The 2026 Outlook: National Title or Bust?
Honestly, the window is wide open. The 12-team playoff format means a 9-3 or 10-2 Texas team is almost always in the mix. But with the roster they’ve assembled for 2026, just "making the playoff" isn't going to be enough for the folks in the suites at DKR.
The schedule is still a gauntlet. They are the most traveled team in the SEC this year. They have to deal with the mental hurdle of the Georgia-Alabama-Texas A&M trio. But for the first time in fifteen years, Texas actually has the depth to survive an injury to a star player.
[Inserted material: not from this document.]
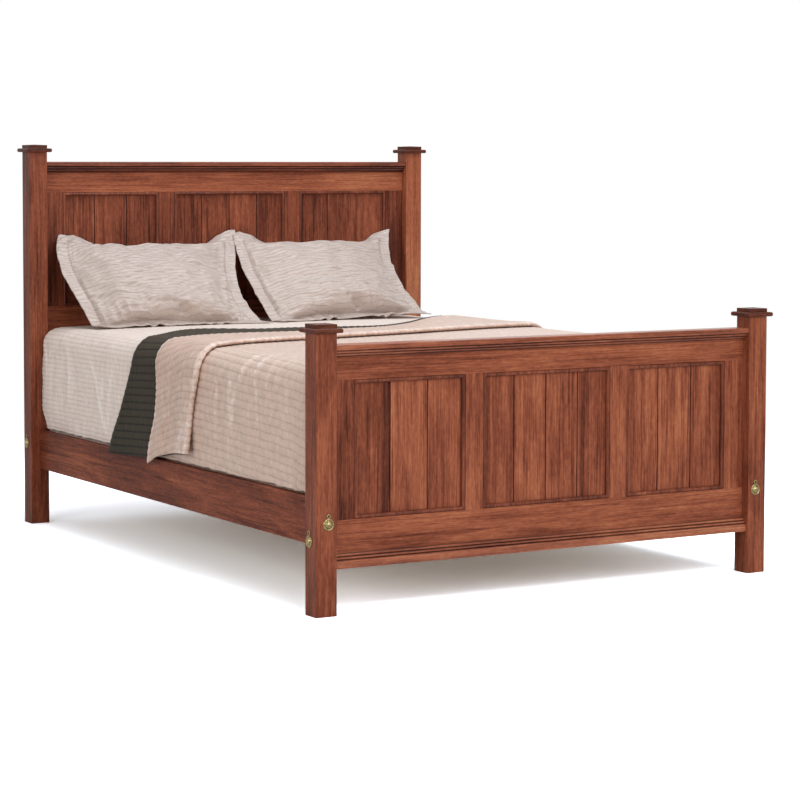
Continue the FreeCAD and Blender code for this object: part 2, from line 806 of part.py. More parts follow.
def blanket():
    return bedding_form(0, tuck_bottom).cut(bedding_form(-blanket_thickness, tuck_bottom - blanket_thickness))


def quilt():
    """Quilt over the foot end and the middle of the bed, tucked in inside the rails."""
    low = tuck_bottom + quilt_tuck_step
    shell = bedding_form(soft_gap + quilt_thickness, low).cut(bedding_form(soft_gap, tuck_bottom))
    return shell.common(plan_band(throw_foot_left - bed_length, throw_head_left - quilt_setback))


def throw():
    """Throw folded double across the bed, a puffed fold along its foot side, ends over the rails."""
    lift = soft_gap + quilt_thickness + soft_gap
    inside = hang_form(lift, soft_gap, throw_hem - throw_thickness)
    flat = hang_form(lift + throw_thickness, soft_gap + throw_thickness, throw_hem).cut(inside)
    puff = hang_form(lift + roll_thickness, soft_gap + roll_thickness, throw_hem).cut(inside)
    roll_edge = throw_foot_left + roll_width
    back = flat.common(plan_band(roll_edge, throw_head_left))
    roll = puff.common(plan_band(throw_foot_left, roll_edge))
    return back.fuse(roll).removeSplitter()


def pillow_section(x, width_share, crown_share):
    """Section of a pillow in its flanged sham; v runs up the slope, n is its thickness."""
    tip = pillow_slant / 2 - pillow_edge_dip * (1 - width_share ** 2)
    body = tip - sham_flange
    skin = sham_thickness / 2
    front = skin + pillow_front_swell * crown_share
    back = -skin - pillow_back_swell * crown_share
    place = lambda v, n: vec(x, v, n)
    return outline(
        place(-tip, -skin), (place(-tip, skin),), (place(-body, skin),),
        (place(0, front), place(body, skin)), (place(tip, skin),), (place(tip, -skin),),
        (place(body, -skin),), (place(0, back), place(-body, -skin)))


def pillow(edges):
    """Crowned pillow across two x values, leaning on the headboard with its foot on the blanket."""
    x0, x1 = edges
    middle, half = (x0 + x1) / 2, (x1 - x0) / 2
    body = half - sham_flange
    seam = 0.02
    right = [(middle + body * share, math.sqrt(1 - share ** 2)) for share in pillow_sections]
    right += [(middle + body, seam), (x1, seam)]
    left = [(2 * middle - x, crown) for x, crown in right[:0:-1]]
    sections = [pillow_section(x, abs(x - middle) / half, crown) for x, crown in left + right]
    form = Part.makeLoft(sections, True, True)
    form.rotate(vec(0, 0, 0), axis_x, pillow_lean)
    box = form.BoundBox
    # The top flange leans on the beads of the headboard, and the foot lies on the blanket.
    form.translate(vec(0, head_face - bead_proud - soft_gap - box.YMax, 0))
    seat = bedding_seat(edges)
    form.translate(vec(0, 0, seat + soft_gap - form.BoundBox.ZMin))
    return form


def bedding_seat(edges):
    """Height of the blanket's crown at the highest place under a pillow."""
    nearest = max(0.0, edges[0], -edges[1])
    span = bedding_half_width - shoulder_radius
    radius = (span ** 2 + bedding_crown ** 2) / (2 * bedding_crown)
    return bedding_top - (radius - math.sqrt(radius ** 2 - nearest ** 2))


def foundation():
    low = slat_top + joint_gap
    half = foundation_half_width
    form = block(-half, half, bedding_foot + shoulder_radius / 2, bedding_head - shoulder_radius / 2,
                 low, low + foundation_height)
    return ease(form, foundation_corner, axis_z)


def mattress():
    inside = -blanket_thickness - soft_gap
    lower = block(-half_width, half_width, -half_length, half_length, 0, mattress_bottom)
    return bedding_form(inside, mattress_bottom - blanket_thickness).cut(lower)


# ---- the bed ----
foot_rails = [(foot_rail_bottom, foot_rail_bottom + bottom_rail_height), (foot_panel_top, top_rail_foot)]
head_rails = [(head_rail_bottom, head_rail_bottom + bottom_rail_height),
              (head_panel_bottom - head_middle_rail_height, head_panel_bottom),
              (head_panel_top, top_rail_head)]
end_frames = {-1: (foot_face, foot_bolt_height), 1: (head_face, head_bottom_rail_centre)}

for end, name, height, rails in ((-1, "foot", foot_post_height, foot_rails), (1, "head", head_post_height, head_rails)):
    face, bolt_z = end_frames[end]
    right_post = post(end, height, face, rails, bolt_z)
    right_cap = post_cap(end, height)
    save(f"post_{name}_right", right_post)
    save(f"post_{name}_left", mirror_x(right_post))
    save(f"post_cap_{name}_right", right_cap)
    save(f"post_cap_{name}_left", mirror_x(right_cap))

foot_bottom, foot_top = foot_rails
head_bottom, head_middle, head_top = head_rails
save("foot_top_rail", cross_rail(foot_face, *foot_top, groove_below=True))
save("foot_bottom_rail", bolted_rail(cross_rail(foot_face, *foot_bottom, groove_above=True),
                                     foot_face, foot_bolt_height))
save("foot_base_moulding", base_moulding(foot_face, foot_rail_bottom))
save("foot_cap_moulding", cap_moulding(foot_face, foot_cap_top))
save("head_top_rail", cross_rail(head_face, *head_top, groove_below=True))
save("head_middle_rail", cross_rail(head_face, *head_middle, groove_above=True))
save("head_bottom_rail", bolted_rail(cross_rail(head_face, *head_bottom), head_face, head_bottom_rail_centre))
save("head_cap_moulding", cap_moulding(head_face, head_cap_top))

openings = (("left", -opening_outer, -mullion_outer, side_planks),
            ("centre", -opening_inner, opening_inner, centre_planks),
            ("right", mullion_outer, opening_outer, side_planks))
for name, face, z0, z1 in (("foot", foot_face, foot_panel_bottom, foot_panel_top),
                           ("head", head_face, head_panel_bottom, head_panel_top)):
    stile = upright(face, opening_outer, post_inner_x, z0, z1, True, False)
    mullion = upright(face, opening_inner, mullion_outer, z0, z1, True, True)
    save(f"{name}_stile_right", stile)
    save(f"{name}_stile_left", mirror_x(stile))
    save(f"{name}_mullions", mirror_x(mullion), mullion)
    for place, x0, x1, count in openings:
        save(f"{name}_planks_{place}", *plank_panel(face, x0, x1, z0, z1, count))
        save(f"{name}_beads_{place}", *bead_frame(face, x0, x1, z0, z1))

right_rail = side_rail()
save("side_rail_right", right_rail)
save("side_rail_left", mirror_x(right_rail))
save("slat_cleats", cleat(), mirror_x(cleat()))
save("slats", *[slat(y) for y in slat_places()])
save("centre_beam", centre_beam())
save("centre_feet", beam_foot(-beam_foot_reach), beam_foot(beam_foot_reach))

bolt_sets = [side_bolt_set(end) for end in (-1, 1)]
bolt_sets += [frame_bolt_set(*end_frames[end]) for end in (-1, 1)]
bolts = [bolt for bolt, nut in bolt_sets]
nuts = [nut for bolt, nut in bolt_sets]
save("bed_bolts", *bolts, *[mirror_x(bolt) for bolt in bolts])
save("bolt_nuts", *nuts, *[mirror_x(nut) for nut in nuts])
screws = [screw(vec(side_rail_inner - cleat_thickness, y, z), axis_x) for y, z in cleat_screw_places()]
screws += [screw(vec(slat_screw_x(), y, slat_top), -axis_z) for y in slat_places()]
save("wood_screws", *screws, *[mirror_x(piece) for piece in screws])

cover, nail = flat_cover(), flat_nail()
for name, point, turn in cover_places():
    save(name, on_face(cover, point, turn, running_gap))
save("cover_nails", *[on_face(nail, point, turn, 0) for name, point, turn in cover_places()])

save("foundation", foundation())
save("mattress", mattress())
save("blanket", blanket())
save("quilt", quilt())
save("throw", throw())
save("pillow_left", pillow(left_pillow_edges))
save("pillow_right", pillow(right_pillow_edges))
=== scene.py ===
import math
from functools import partial

import bpy
import numpy as np
from mathutils import Matrix, Vector


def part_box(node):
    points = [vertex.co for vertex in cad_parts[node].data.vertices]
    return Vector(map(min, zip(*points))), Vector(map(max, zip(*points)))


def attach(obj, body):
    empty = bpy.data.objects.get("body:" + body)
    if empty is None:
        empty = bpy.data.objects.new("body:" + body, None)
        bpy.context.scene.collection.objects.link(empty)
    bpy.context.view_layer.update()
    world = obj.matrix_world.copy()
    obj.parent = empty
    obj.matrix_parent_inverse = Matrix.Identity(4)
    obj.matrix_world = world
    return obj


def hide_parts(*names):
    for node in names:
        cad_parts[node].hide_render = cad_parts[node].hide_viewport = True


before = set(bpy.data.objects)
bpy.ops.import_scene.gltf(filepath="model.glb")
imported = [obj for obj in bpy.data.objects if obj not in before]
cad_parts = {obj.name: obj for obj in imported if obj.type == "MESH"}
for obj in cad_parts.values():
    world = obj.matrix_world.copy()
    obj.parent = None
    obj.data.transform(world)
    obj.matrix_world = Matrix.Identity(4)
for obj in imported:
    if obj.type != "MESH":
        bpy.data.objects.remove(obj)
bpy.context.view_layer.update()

mm = 0.001
print("bed frame loaded")


def hexToLinear(code):  # sRGB hex to the linear colour that a shader wants
    parts = [int(code[i:i + 2], 16) / 255 for i in (0, 2, 4)]
    return tuple(c / 12.92 if c <= 0.04045 else ((c + 0.055) / 1.055) ** 2.4 for c in parts) + (1.0,)


def addNode(tree, kind, inputs=(), stops=(), **settings):
    # One node with its settings, its values and links by name or in order, and a ramp's colours as
    # (position, hex) pairs. A node among the inputs stands for its first output.
    node = tree.nodes.new("ShaderNode" + kind)
    for name, value in settings.items():
        setattr(node, name, value)
    for name, value in inputs.items() if isinstance(inputs, dict) else enumerate(inputs):
        if isinstance(value, bpy.types.Node):
            value = value.outputs[0]
        if isinstance(value, bpy.types.NodeSocket):
            tree.links.new(value, node.inputs[name])
        else:
            node.inputs[name].default_value = value
    elements = node.color_ramp.elements if stops else ()
    while len(elements) < len(stops):
        elements.new(0.5)
    for element, (position, code) in zip(elements, stops):
        element.position = position
        element.color = hexToLinear(code)
    return node


def weighted(add, start, *parts):  # start plus each (pattern - middle) * weight, add is a tree's addNode
    total = start
    for pattern, middle, weight in parts:
        off = add("Math", (pattern, middle), operation="SUBTRACT")
        total = add("Math", (off, weight, total), operation="MULTIPLY_ADD")
    return total


def newMaterial(name):  # a material without nodes, and addNode for its tree
    material = bpy.data.materials.new(name)
    material.use_nodes = True
    material.node_tree.nodes.clear()
    return material, partial(addNode, material.node_tree)


def dress(node, material):  # give a solid of the frame its finish
    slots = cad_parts[node].data.materials
    if not slots:
        slots.append(material)
    for i in range(len(slots)):
        slots[i] = material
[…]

Actionable Insights for the 2026 Season
If you're betting on or just following Texas this year, watch these three things:
- The O-Line Continuity: They are replacing four starters. If the new group doesn't gel by Week 4, Arch Manning is going to be running for his life, regardless of how fast his receivers are.
- The Muschamp Effect: Watch the "free-access" throws. If Texas is still playing 10 yards off the receivers on 3rd and 5, the coaching change didn't work.
- The Run Game Efficiency: Look for the "G-C-G" (Guard-Center-Guard) play. Sark needs the interior of his line to be dominant to let Raleek Brown and Smothers do their thing.
Texas isn't just "back" in the sense that they are winning games. They are back in the sense that they are a legitimate, scary, SEC-caliber machine. The 2026 season will either be the year Steve Sarkisian cements his legacy with a ring, or the year the "Arch Manning era" faces its toughest reality check.
Keep an eye on the spring game in April. That’s where we’ll see if the Muschamp defense is as aggressive as advertised. If you see the defense pressuring the quarterback on every snap, buy your tickets now. It’s going to be a wild ride.